### Supplied records
——————

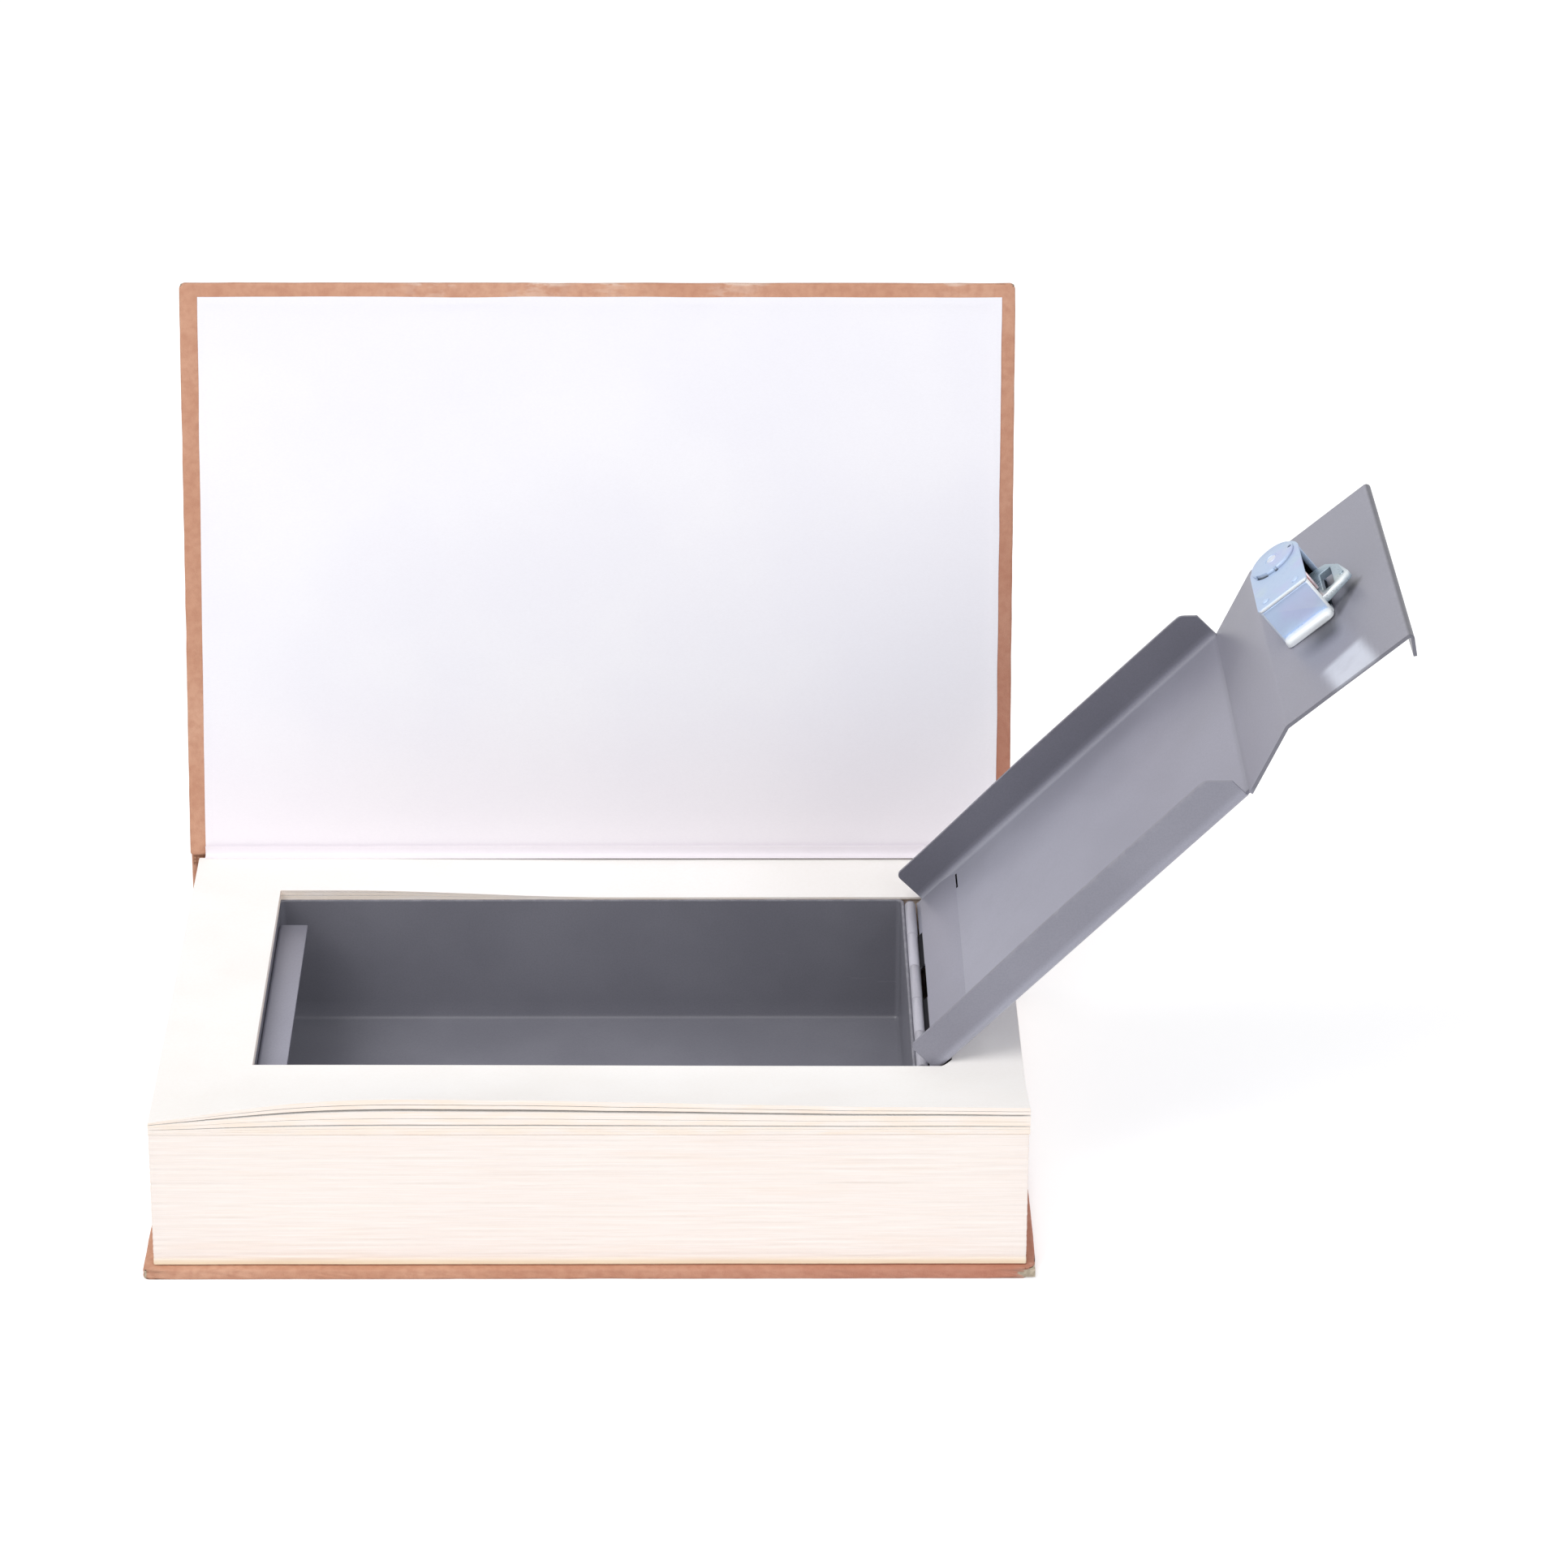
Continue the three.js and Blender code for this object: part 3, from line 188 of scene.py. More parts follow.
def soften(obj, width, segments=2, limit=50.0, sharp=35.0):
    """Rounds the sharp edges of a piece."""
    angle = math.radians(limit)
    modify(obj, "BEVEL", width=width * MM, segments=segments, limit_method="ANGLE", angle_limit=angle)
    return settle(obj, sharp)


def carve(obj, *cutters, sharp=35.0):
    for cutter in cutters:
        modify(obj, "BOOLEAN", operation="DIFFERENCE", solver="EXACT", object=cutter)
    settle(obj, sharp)
    for cutter in cutters:
        bpy.data.objects.remove(cutter)
    return obj


def join(name, *objects):
    """One piece from several. Materials are kept."""
    bm = bmesh.new()
    materials = []
    for obj in objects:
        start = len(bm.faces)
        bm.from_mesh(obj.data)
        bm.faces.ensure_lookup_table()
        slots = list(obj.data.materials)
        for material in slots:
            if material not in materials:
                materials.append(material)
        for face in bm.faces[start:]:
            face.material_index = materials.index(slots[face.material_index])
    for obj in objects:
        bpy.data.objects.remove(obj)
    return link_bmesh(name, bm, materials)


def loft(loops, closed_ends=True):
    """Points and faces through loops, with one face over each end. The first loop sets the count."""
    count = len(loops[0])
    last = (len(loops) - 1) * count
    faces = []
    for start in range(0, last, count):
        for i in range(count):
            j = (i + 1) % count
            faces.append((start + i, start + j, start + count + j, start + count + i))
    if closed_ends:
        faces += [tuple(reversed(range(count))), tuple(range(last, last + count))]
    return [point for loop in loops for point in loop], faces


def lofted(name, loops, material, sharp=35.0):
    points, faces = loft(loops)
    return add_mesh(name, points, faces, material, sharp)


def arc(x, y, radius, start, end, steps):
    """Points round (x, y) from one angle to another, in degrees."""
    angles = [math.radians(mix(start, end, i / steps)) for i in range(steps + 1)]
    return [(x + radius * math.cos(angle), y + radius * math.sin(angle)) for angle in angles]


def ring(radius, count=48, x=0.0, y=0.0):
    return arc(x, y, radius, 0, 360, count)[:-1]


def corner_outline(x0, x1, y0, y1, radii, steps=6, pitch=4.0):
    """Rounded rectangle, anticlockwise from the far right corner, with points along its sides."""
    radii = radii if isinstance(radii, tuple) else (radii,) * 4
    arcs = []
    for k, (x, y, sx, sy) in enumerate(((x1, y1, -1, -1), (x0, y1, 1, -1), (x0, y0, 1, 1), (x1, y0, -1, 1))):
        arcs.append(arc(x + sx * radii[k], y + sy * radii[k], radii[k], 90 * k, 90 * k + 90, steps))
    outline = []
    for k, corner in enumerate(arcs):
        outline += corner
        (xa, ya), (xb, yb) = corner[-1], arcs[(k + 1) % 4][0]
        count = max(1, round((y1 - y0 if k % 2 else x1 - x0) / pitch))
        outline += [(mix(xa, xb, i / count), mix(ya, yb, i / count)) for i in range(1, count)]
    return outline


def plain_corners(x0, x1, y0, y1, radius, steps=3):
    """Rounded rectangle without points along its sides."""
    return corner_outline(x0, x1, y0, y1, radius, steps, math.inf)


def rounded_levels(z0, z1, edge):
    """Insets and heights that round the edges of a slab."""
    return arc(edge, z0 + edge, edge, 270, 180, 5) + arc(edge, z1 - edge, edge, 180, 90, 5)


def slab(name, y_span, z_span, radii, material, place, edge, wave, pitch, seed):
    """Board as long as the book, with rounded edges, whose outline wanders a little."""
    (y0, y1), x1 = y_span, HALF_LENGTH
    loops = []
    for inset, z in rounded_levels(*z_span, edge):
        soft = tuple(max(r - inset, 0.25) for r in radii)
        loop = []
        for x, y in corner_outline(inset - x1, x1 - inset, y0 + inset, y1 - inset, soft, pitch=pitch):
            w = abs(wave * ripple(x, y, z, 14.0, seed) + 0.5 * wave * ripple(x, y, z, 4.0, seed + 3))
            nx = 1 if x > x1 - 2 else -1 if x < 2 - x1 else 0
            ny = 1 if y > y1 - 2 else -1 if y < y0 + 2 else 0
            loop.append(place(x - w * nx, y - w * ny, z))
        loops.append(loop)
    return lofted(name, loops, material)


def drawn(name, outline, span, material, place=as_is, sharp=35.0):
    """An outline in x and z drawn out along y and put in place."""
    return lofted(name, [[place(u, y, v) for u, v in outline] for y in span], material, sharp)


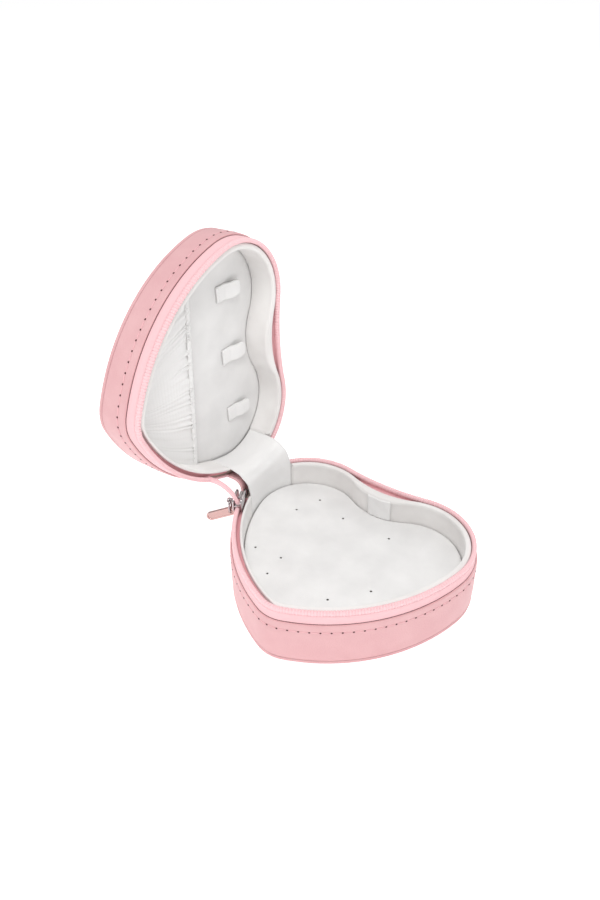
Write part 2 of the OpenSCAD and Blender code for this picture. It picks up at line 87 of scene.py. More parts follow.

——————

Reproduce the listing above word for word.

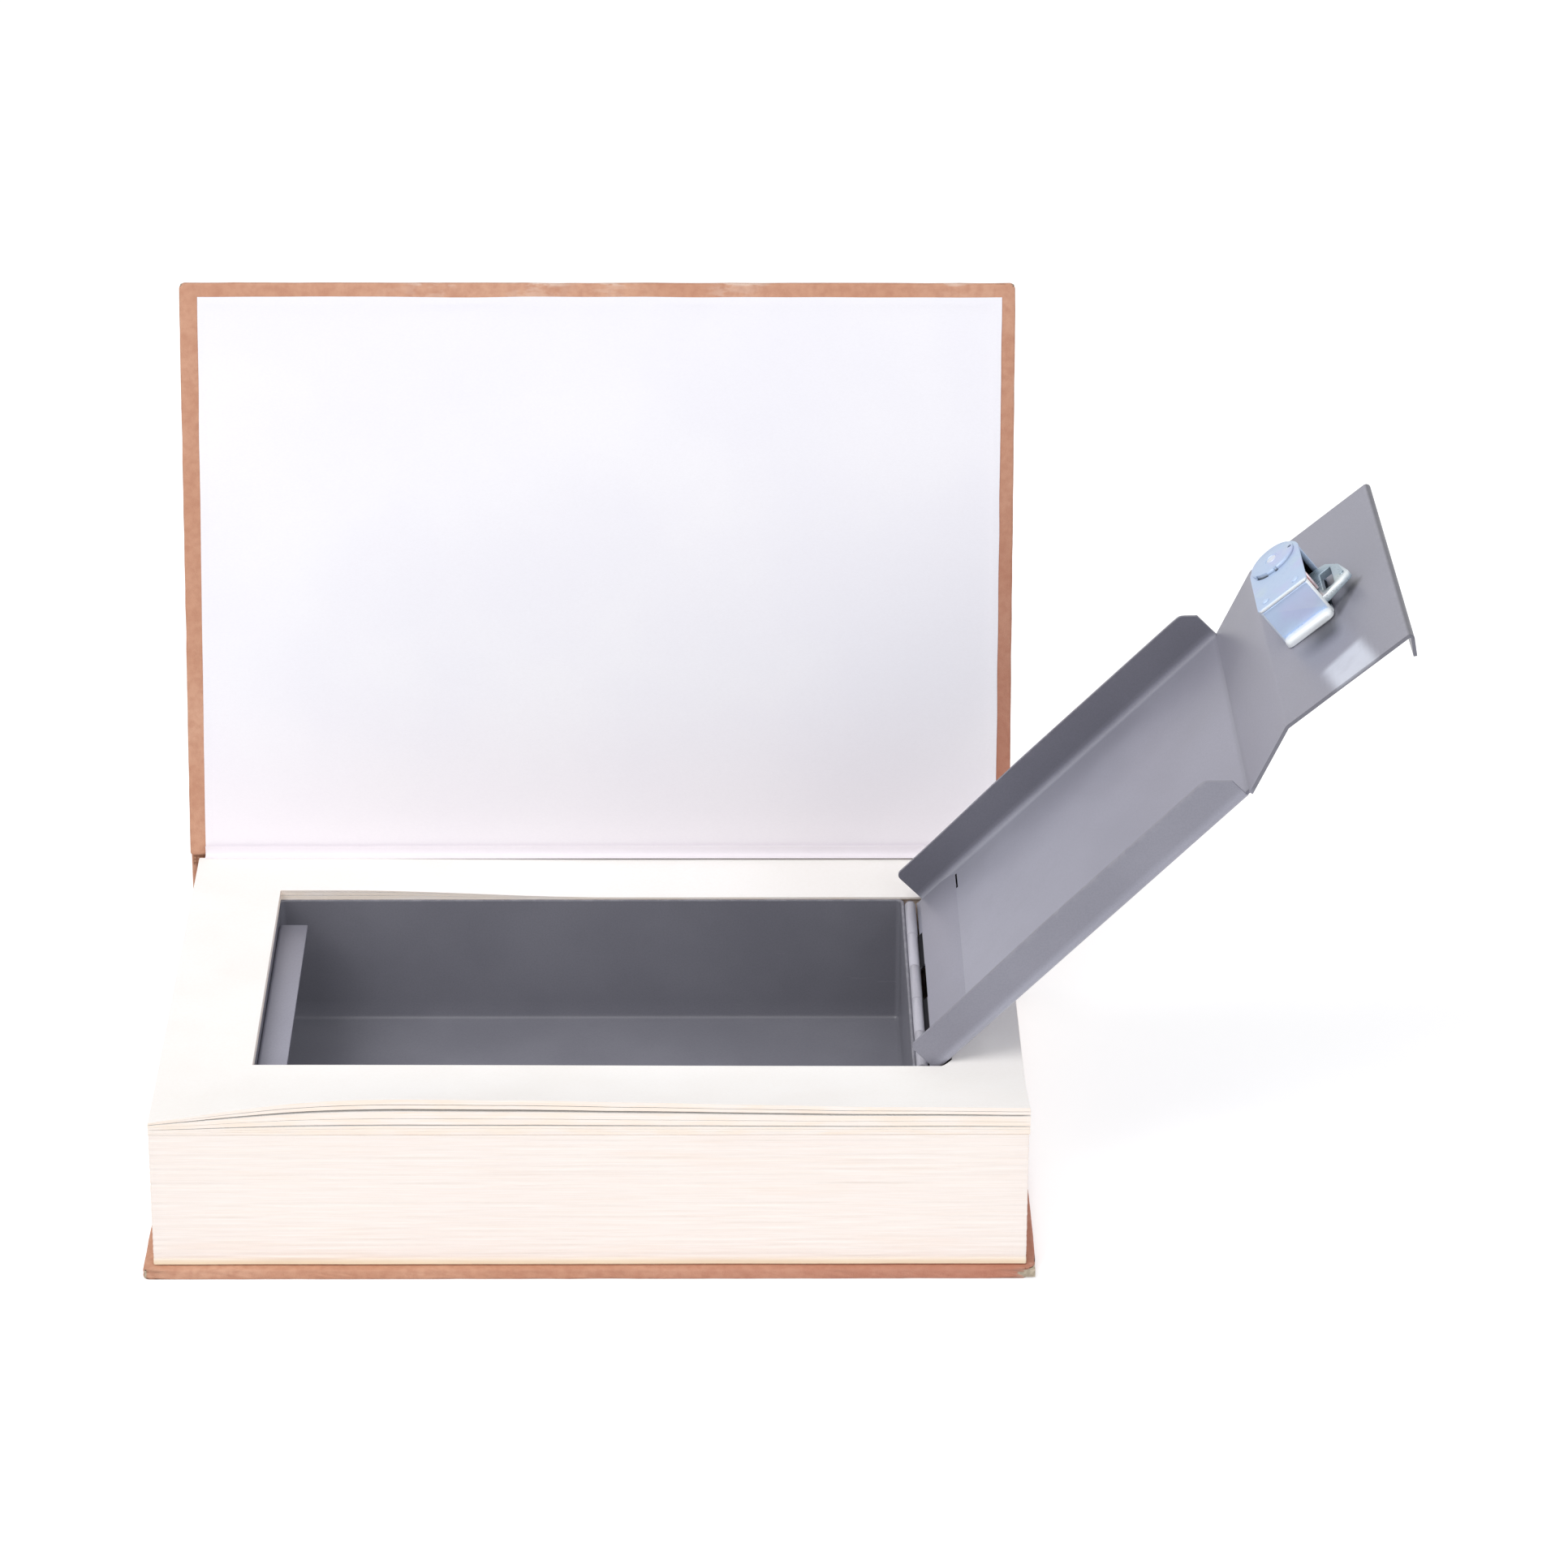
Continue the three.js and Blender code for this object: part 3, from line 188 of scene.py. More parts follow.
def soften(obj, width, segments=2, limit=50.0, sharp=35.0):
    """Rounds the sharp edges of a piece."""
    angle = math.radians(limit)
    modify(obj, "BEVEL", width=width * MM, segments=segments, limit_method="ANGLE", angle_limit=angle)
    return settle(obj, sharp)


def carve(obj, *cutters, sharp=35.0):
    for cutter in cutters:
        modify(obj, "BOOLEAN", operation="DIFFERENCE", solver="EXACT", object=cutter)
    settle(obj, sharp)
    for cutter in cutters:
        bpy.data.objects.remove(cutter)
    return obj


def join(name, *objects):
    """One piece from several. Materials are kept."""
    bm = bmesh.new()
    materials = []
    for obj in objects:
        start = len(bm.faces)
        bm.from_mesh(obj.data)
        bm.faces.ensure_lookup_table()
        slots = list(obj.data.materials)
        for material in slots:
            if material not in materials:
                materials.append(material)
        for face in bm.faces[start:]:
            face.material_index = materials.index(slots[face.material_index])
    for obj in objects:
        bpy.data.objects.remove(obj)
    return link_bmesh(name, bm, materials)


def loft(loops, closed_ends=True):
    """Points and faces through loops, with one face over each end. The first loop sets the count."""
    count = len(loops[0])
    last = (len(loops) - 1) * count
    faces = []
    for start in range(0, last, count):
        for i in range(count):
            j = (i + 1) % count
            faces.append((start + i, start + j, start + count + j, start + count + i))
    if closed_ends:
        faces += [tuple(reversed(range(count))), tuple(range(last, last + count))]
    return [point for loop in loops for point in loop], faces


def lofted(name, loops, material, sharp=35.0):
    points, faces = loft(loops)
    return add_mesh(name, points, faces, material, sharp)


def arc(x, y, radius, start, end, steps):
    """Points round (x, y) from one angle to another, in degrees."""
    angles = [math.radians(mix(start, end, i / steps)) for i in range(steps + 1)]
    return [(x + radius * math.cos(angle), y + radius * math.sin(angle)) for angle in angles]


def ring(radius, count=48, x=0.0, y=0.0):
    return arc(x, y, radius, 0, 360, count)[:-1]


def corner_outline(x0, x1, y0, y1, radii, steps=6, pitch=4.0):
    """Rounded rectangle, anticlockwise from the far right corner, with points along its sides."""
    radii = radii if isinstance(radii, tuple) else (radii,) * 4
    arcs = []
    for k, (x, y, sx, sy) in enumerate(((x1, y1, -1, -1), (x0, y1, 1, -1), (x0, y0, 1, 1), (x1, y0, -1, 1))):
        arcs.append(arc(x + sx * radii[k], y + sy * radii[k], radii[k], 90 * k, 90 * k + 90, steps))
    outline = []
    for k, corner in enumerate(arcs):
        outline += corner
        (xa, ya), (xb, yb) = corner[-1], arcs[(k + 1) % 4][0]
        count = max(1, round((y1 - y0 if k % 2 else x1 - x0) / pitch))
        outline += [(mix(xa, xb, i / count), mix(ya, yb, i / count)) for i in range(1, count)]
    return outline


def plain_corners(x0, x1, y0, y1, radius, steps=3):
    """Rounded rectangle without points along its sides."""
    return corner_outline(x0, x1, y0, y1, radius, steps, math.inf)


def rounded_levels(z0, z1, edge):
    """Insets and heights that round the edges of a slab."""
    return arc(edge, z0 + edge, edge, 270, 180, 5) + arc(edge, z1 - edge, edge, 180, 90, 5)


def slab(name, y_span, z_span, radii, material, place, edge, wave, pitch, seed):
    """Board as long as the book, with rounded edges, whose outline wanders a little."""
    (y0, y1), x1 = y_span, HALF_LENGTH
    loops = []
    for inset, z in rounded_levels(*z_span, edge):
        soft = tuple(max(r - inset, 0.25) for r in radii)
        loop = []
        for x, y in corner_outline(inset - x1, x1 - inset, y0 + inset, y1 - inset, soft, pitch=pitch):
            w = abs(wave * ripple(x, y, z, 14.0, seed) + 0.5 * wave * ripple(x, y, z, 4.0, seed + 3))
            nx = 1 if x > x1 - 2 else -1 if x < 2 - x1 else 0
            ny = 1 if y > y1 - 2 else -1 if y < y0 + 2 else 0
            loop.append(place(x - w * nx, y - w * ny, z))
        loops.append(loop)
    return lofted(name, loops, material)


def drawn(name, outline, span, material, place=as_is, sharp=35.0):
    """An outline in x and z drawn out along y and put in place."""
    return lofted(name, [[place(u, y, v) for u, v in outline] for y in span], material, sharp)


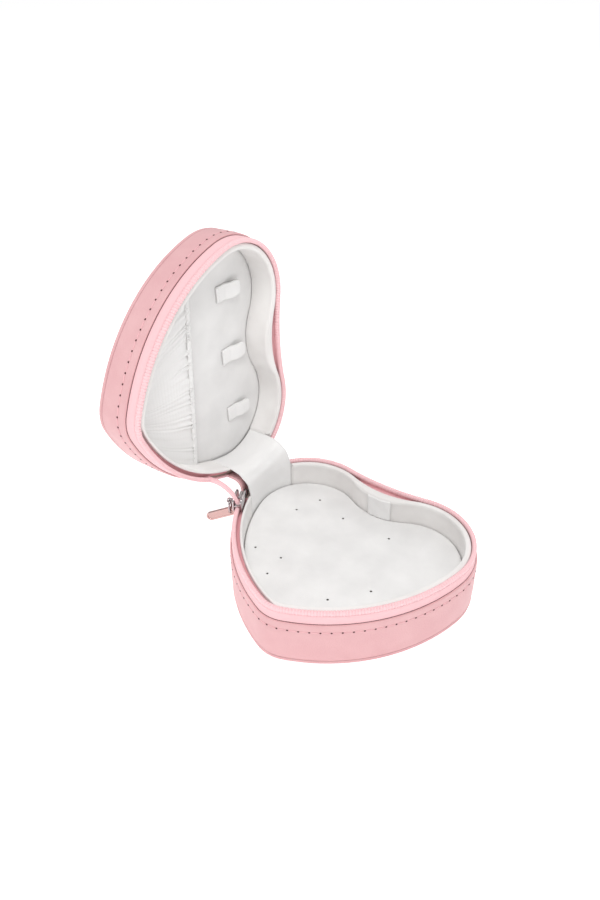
Write part 2 of the OpenSCAD and Blender code for this picture. It picks up at line 87 of scene.py. More parts follow.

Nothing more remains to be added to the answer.